CARLY MADE OLYMPIC TRIALS!
her face after she qualified was priceless. she turned to us (still in the water) after seeing the scoreboard and had her hands next to her face, her mouth agape.

sunday:
swam the 50br. this was the event i qualified in.

best time ever, as well as what i was seeded in: 35.64
i swam 36.something higher
a bad time! i thought dee might have beat me. turns out she did a 37, which was shocking. that's what she swam in the first 50 of her 200 back at OUs.

so gaye wasn't expecting me to do a bad time there. that evening was the 4 x 100 medley relay, and i was supposed to do the breaststroke leg, but gaye told me that he wasnt' sure, it would depend on how carly swam. which was kind of crazy, because carly wasn't swimming br at all this year, but she used to be a breaststroker, and is a good IMer and just a really fast girl all around. i had mixed feelings about not being in the relay.

later that day, jenne tells me there's an 80% chance i'll be in the relay.
so i figure i'm doing it, and i am.

when i come out on deck sunday night finals, gaye grabs my arm and says "you go 1:15 or you walk home" (again, i didn't understand what he said for a few seconds, until he playfully grabbed my nose).

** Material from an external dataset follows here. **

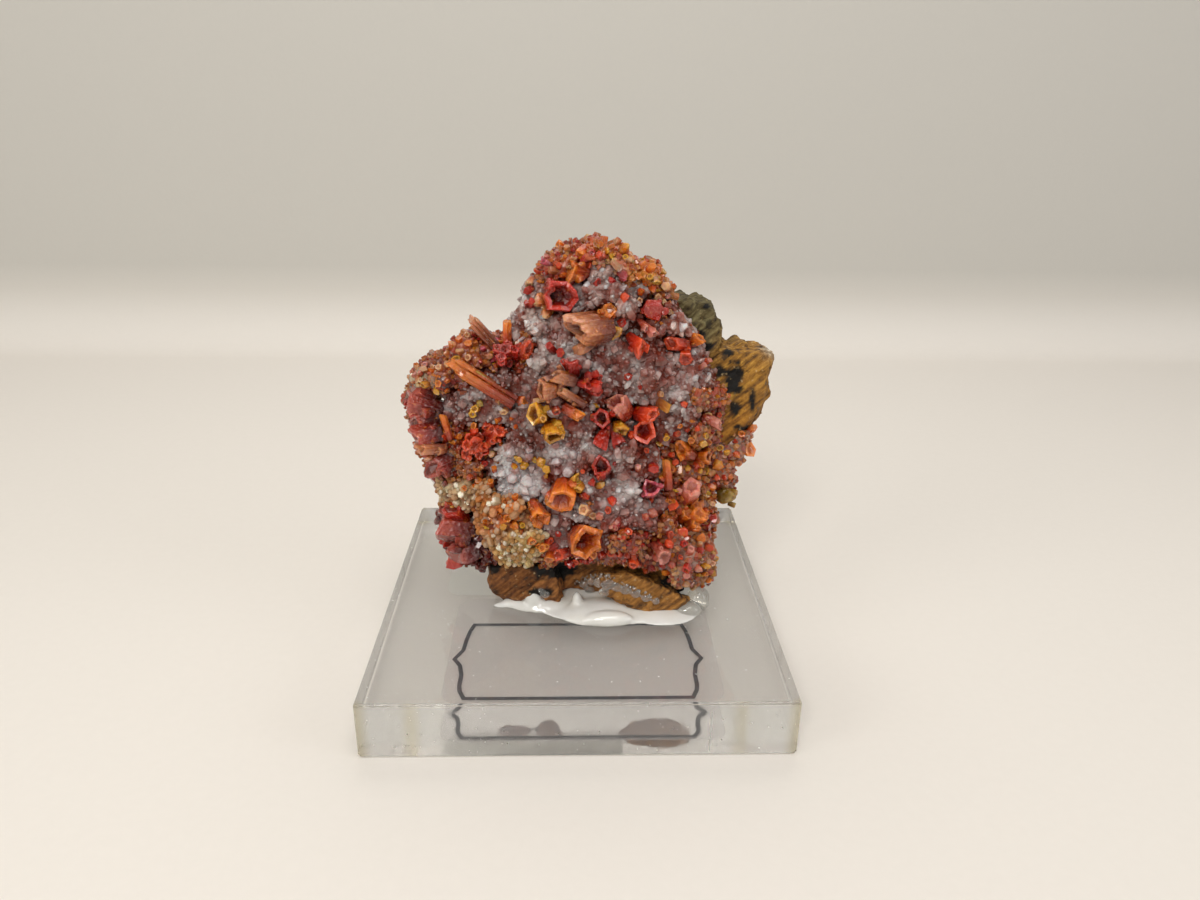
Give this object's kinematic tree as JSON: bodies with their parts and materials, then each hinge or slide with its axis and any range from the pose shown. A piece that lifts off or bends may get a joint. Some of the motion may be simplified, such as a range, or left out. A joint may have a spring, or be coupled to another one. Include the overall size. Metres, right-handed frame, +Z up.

i had realized by this point that my attitude towards CIs had changed. after doing so well in the 100br, i started to see myself as more of a competitor and instead of being excited, i was getting nervous for my races. i asked gaye what i needed to do to swim better than on friday, and he said to just let the girls get me excited. i wasn't sure if that was the way to go.

so i swam br in the 4x100. it was a great race. jane was back, me breast, jenne fly, and rosie free. i love how the CI relay was three rookies and a fourth year. we weren't in a fast heat, but we beat out the other ontario teams who were in ours. i'm especially glad we beat guelph, those asses..

i swam 0.2s slower in the relay than in my individual event. which is pretty weird. usually people go faster in relays because it's more exciting and because you get to do a special start.

so then i didn't go to the afterparty.
that was how i did at CIs.

holy crap. i started that at 7:08?! it is currently 9:56. that was GARGANTUAN. as such, tgso recap is postponed.

now watch as this somehow all gets deleted.